Still in the 200 Ohm mode, measure between coil’s + and - terminals. Allow a few seconds for the reading to settle, until it stabilizes. Subtract the previous reading, taken with the leads crossed, to compensate for multimeter’s inherent resistance. Do not use a low-resistance coil, such as the MSD or Accel coil; they don’t have enough primary resistance for this application. Using a coil with too little primary resistance can cause the ignition module to overheat and misfire until it cools down again or fails, voiding the warranty.
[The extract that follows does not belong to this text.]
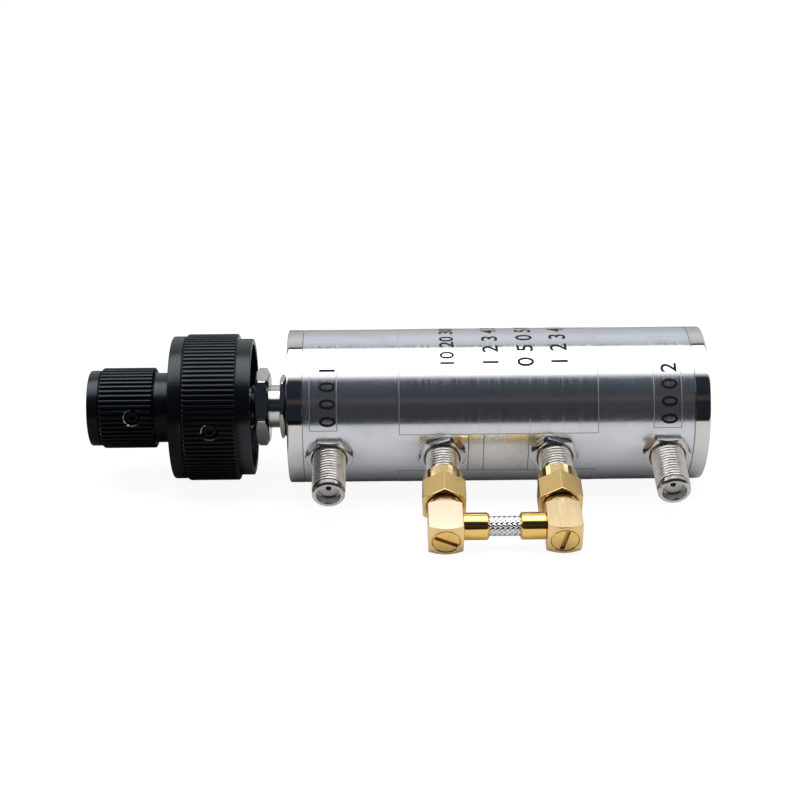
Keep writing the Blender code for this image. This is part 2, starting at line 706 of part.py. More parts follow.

Coil Secondary Resistance: For
best performance, coil should have 7K Ohms or more secondary resistance. To measure
secondary resistance: Label and remove all wires to coil ( + or - ). Using a
common digital multimeter in the 20K Ω mode, place one Ohmmeter lead on the
coil's + or - terminal and the other Ohmmeter lead in the coil's center
high-tension wire socket, the socket that holds the lead from the center of the
coil to the center of distributor cap.
Check the voltage reading at the coil's + terminal, engine running, at maximum RPM at the coil's positive terminal. If the voltage reading is more than 14.0 volts at any RPM level, the voltage regulator likely needs replacing or a 1.4 Ohm ballast resistor should be wired between the coil's + terminal and the red HotSpark ignition wire. Too much voltage can damage the ignition module and other electronic components. The ballast resistor is usually mounted on the firewall or directly on the coil.
If the charging system voltage, measured at the coil's positive terminal, is more than 14.0 volts at any RPM level, the voltage regulator likely needs replacing or a 1.4 Ohm ballast resistor should be wired between the coil's + terminal and the red HotSpark ignition wire. Too much voltage can damage the ignition module and other electronic components. Charging system voltage of 13.6 volts or so is plenty.
Ohmmeter Calibration: When the Ohmmeter’s red and black leads are connected to each other, the reading should be 0.00 or very close to zero. If, though, for example, with both Ohmmeter leads shorted together, the reading is 0.5 Ω, you’ll need to subtract 0.5 Ω from the reading you get when measuring the coil’s primary resistance. For example, if the coil’s primary resistance reading is 3.5 Ω, but when the Ohmmeter leads are shorted together the reading is 0.5 Ω, then the coil’s primary resistance is 3.0 Ω: 3.5 Ω - 0.5 Ω = 3.0 Ω. This calibration procedure applies only to resistance measurements made in the 200 Ω mode of a digital Ohmmeter.
The inherent resistance of the leads is negligible in higher Ω modes of the Ohmmeter. If you’re using an analog Ohmmeter, touch the leads together while setting the needle on zero before measuring resistance.